That humans have odd habits and somewhat conflicting standards might not come as a surprise, but lying to your dentist? It’s true, according to a recent study conducted by the American Society of Periodontology. What’s more, more than a quarter of us admit to lying.
About What? And Why?
It is apparent, according to the findings, that flossing is widely considered a distasteful activity. Rather than being scolded during a dental exam, large numbers of adults as well as children would rather tell little white lies about their dental hygiene habits. The problem is that trained dentists, especially periodontists, are likely to know the truth, no matter how much you protest. Even those who don’t lie about it confess that they would rather perform other distasteful tasks rather than floss. More than a third of the adults surveyed said they would prefer to clean toilets, stand in long lines, endure traffic gridlock or work on their tax returns.
While daily flossing is touted as a way to maintain oral health and prevent gum disease, it is the most-often neglected aspect of oral care. But a campaign named “Love the Gums You’re With” aims to change current habits.
When “because your dentist told you to” isn’t good enough, consider these facts:
- Bacteria and food particles on and around teeth contribute to decay.
- Flossing removes particles from between the teeth, at the gum line, and in areas brushing cannot reach.
- Bad breath can be reduced or eliminated through proper brushing and flossing.
- Effective oral hygiene complements regular professional cleaning and checkups, and minimizes the prospect of needed repair and restoration.
Another good reason to tell your periodontist the truth is that gum disease can have other causes. If, despite diligent flossing and brushing, your gums still show signs of disease, it may be an early warning system to indicate the possibility of other serious medical conditions, among them rheumatoid arthritis, diabetes, stroke, heart disease, and even cancer.
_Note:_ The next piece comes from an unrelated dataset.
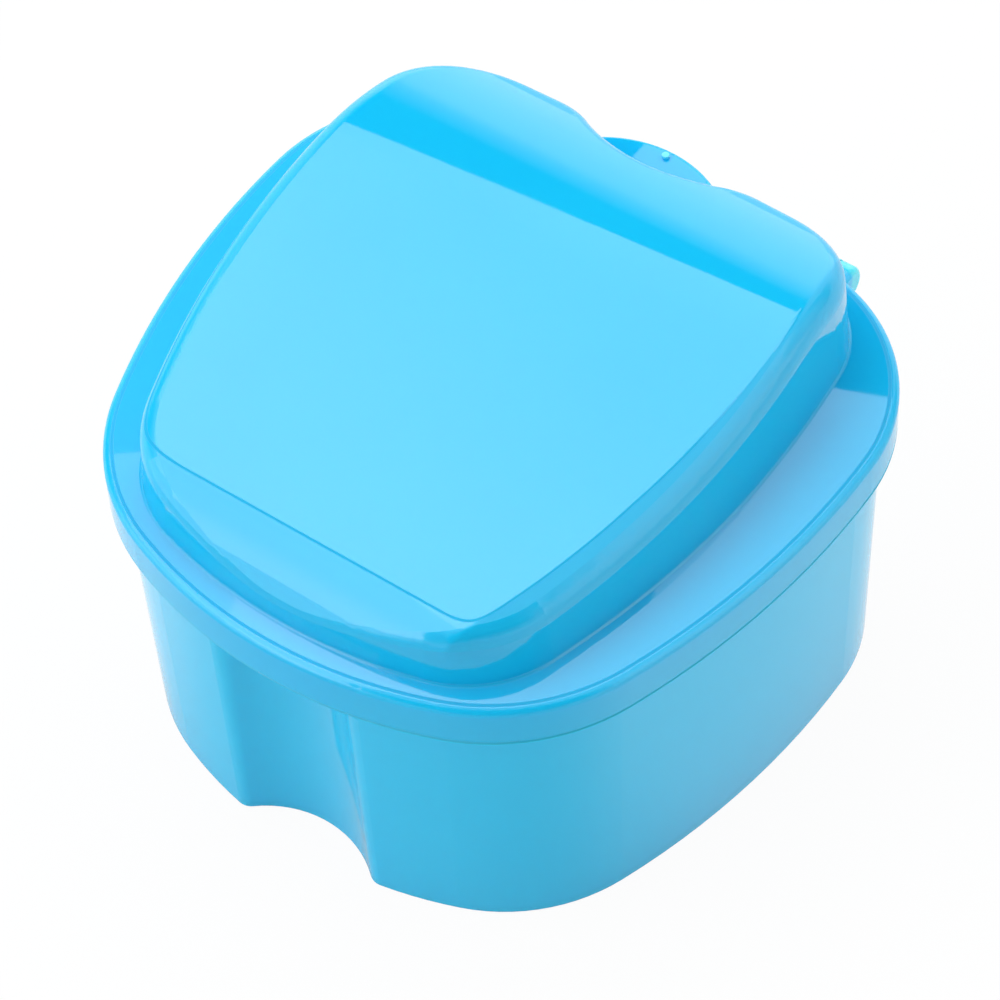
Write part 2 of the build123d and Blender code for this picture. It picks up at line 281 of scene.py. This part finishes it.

Because we at Salcetti & Associates see the results daily of poor oral hygiene, we really hope you won’t be lying to us about your flossing habits. If you have sensitive, inflamed or bleeding gums, or other symptoms of gingivitis or periodontal disease, we can often put a halt to the progression that might lead to tooth loss. We only ask that you meet us halfway and make a concerted effort to ‘show your love’ for your gums. The best way to do that at home is through regular flossing.
The alternatives are not so pleasant.
Aging Teeth Need Care
Teeth need help to remain strong and healthy throughout life. In past centuries, dentures were the norm. Today, we feel it is better to try to preserve natural teeth encased in healthy bone and gum tissue. You’ll smile more readily, eat a healthier diet and feel better all over if you have a healthy mouth. Unfortunately, after the age of 35, more people lose teeth because of gum disease than due to cavities.
If you’d rather not join the ranks of that disturbing statistic, follow our professional guidelines. Schedule a periodontal exam at least once a year, in conjunction with your routine general dental checkup. Be sure to follow your dentist’s recommendations for cleaning appointments. Always call us if you notice inflammation, swelling, bleeding, and spots on your gums and if you experience pain.
Finally, grit your teeth if you must, but resolve to floss daily. Repeat after me: Brush twice; floss once. Get into the routine. Do it daily. Then, you can tell us the truth, and we’ll both smile about it!